§ **GIVEN INFORMATION**:
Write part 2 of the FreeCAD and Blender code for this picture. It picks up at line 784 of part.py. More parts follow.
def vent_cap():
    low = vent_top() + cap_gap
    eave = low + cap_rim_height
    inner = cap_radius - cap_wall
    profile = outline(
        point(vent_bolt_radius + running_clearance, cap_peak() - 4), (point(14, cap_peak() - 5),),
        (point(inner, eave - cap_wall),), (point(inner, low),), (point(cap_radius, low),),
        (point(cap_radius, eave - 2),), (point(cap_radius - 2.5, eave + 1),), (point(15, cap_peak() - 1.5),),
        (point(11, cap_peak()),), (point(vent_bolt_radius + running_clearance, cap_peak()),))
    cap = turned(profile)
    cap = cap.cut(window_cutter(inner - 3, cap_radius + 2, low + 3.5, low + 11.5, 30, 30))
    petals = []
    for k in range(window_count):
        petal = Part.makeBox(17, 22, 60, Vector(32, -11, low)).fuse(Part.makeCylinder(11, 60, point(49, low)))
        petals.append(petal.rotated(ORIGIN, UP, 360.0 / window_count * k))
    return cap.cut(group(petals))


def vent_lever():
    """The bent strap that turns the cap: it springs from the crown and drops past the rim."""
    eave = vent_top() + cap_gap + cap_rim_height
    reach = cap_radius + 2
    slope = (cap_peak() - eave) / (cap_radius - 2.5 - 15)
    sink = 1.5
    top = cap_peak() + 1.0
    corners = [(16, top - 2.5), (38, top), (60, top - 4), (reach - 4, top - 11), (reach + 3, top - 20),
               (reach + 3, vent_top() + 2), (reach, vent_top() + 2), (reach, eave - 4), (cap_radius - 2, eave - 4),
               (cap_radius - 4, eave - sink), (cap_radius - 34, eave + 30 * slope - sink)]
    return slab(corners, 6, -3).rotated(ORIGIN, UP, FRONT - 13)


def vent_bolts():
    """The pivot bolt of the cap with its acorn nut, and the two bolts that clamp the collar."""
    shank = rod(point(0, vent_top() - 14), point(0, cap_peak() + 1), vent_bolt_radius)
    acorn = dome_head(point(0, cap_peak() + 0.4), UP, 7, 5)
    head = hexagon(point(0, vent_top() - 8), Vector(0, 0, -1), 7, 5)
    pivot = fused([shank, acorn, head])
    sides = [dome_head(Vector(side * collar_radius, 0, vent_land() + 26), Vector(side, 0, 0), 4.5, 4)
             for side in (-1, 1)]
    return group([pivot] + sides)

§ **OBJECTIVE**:
The listing above must be transcribed exactly, line by line.

§ **FINAL RESULT**:
Write part 2 of the FreeCAD and Blender code for this picture. It picks up at line 784 of part.py. More parts follow.
def vent_cap():
    low = vent_top() + cap_gap
    eave = low + cap_rim_height
    inner = cap_radius - cap_wall
    profile = outline(
        point(vent_bolt_radius + running_clearance, cap_peak() - 4), (point(14, cap_peak() - 5),),
        (point(inner, eave - cap_wall),), (point(inner, low),), (point(cap_radius, low),),
        (point(cap_radius, eave - 2),), (point(cap_radius - 2.5, eave + 1),), (point(15, cap_peak() - 1.5),),
        (point(11, cap_peak()),), (point(vent_bolt_radius + running_clearance, cap_peak()),))
    cap = turned(profile)
    cap = cap.cut(window_cutter(inner - 3, cap_radius + 2, low + 3.5, low + 11.5, 30, 30))
    petals = []
    for k in range(window_count):
        petal = Part.makeBox(17, 22, 60, Vector(32, -11, low)).fuse(Part.makeCylinder(11, 60, point(49, low)))
        petals.append(petal.rotated(ORIGIN, UP, 360.0 / window_count * k))
    return cap.cut(group(petals))


def vent_lever():
    """The bent strap that turns the cap: it springs from the crown and drops past the rim."""
    eave = vent_top() + cap_gap + cap_rim_height
    reach = cap_radius + 2
    slope = (cap_peak() - eave) / (cap_radius - 2.5 - 15)
    sink = 1.5
    top = cap_peak() + 1.0
    corners = [(16, top - 2.5), (38, top), (60, top - 4), (reach - 4, top - 11), (reach + 3, top - 20),
               (reach + 3, vent_top() + 2), (reach, vent_top() + 2), (reach, eave - 4), (cap_radius - 2, eave - 4),
               (cap_radius - 4, eave - sink), (cap_radius - 34, eave + 30 * slope - sink)]
    return slab(corners, 6, -3).rotated(ORIGIN, UP, FRONT - 13)


def vent_bolts():
    """The pivot bolt of the cap with its acorn nut, and the two bolts that clamp the collar."""
    shank = rod(point(0, vent_top() - 14), point(0, cap_peak() + 1), vent_bolt_radius)
    acorn = dome_head(point(0, cap_peak() + 0.4), UP, 7, 5)
    head = hexagon(point(0, vent_top() - 8), Vector(0, 0, -1), 7, 5)
    pivot = fused([shank, acorn, head])
    sides = [dome_head(Vector(side * collar_radius, 0, vent_land() + 26), Vector(side, 0, 0), 4.5, 4)
             for side in (-1, 1)]
    return group([pivot] + sides)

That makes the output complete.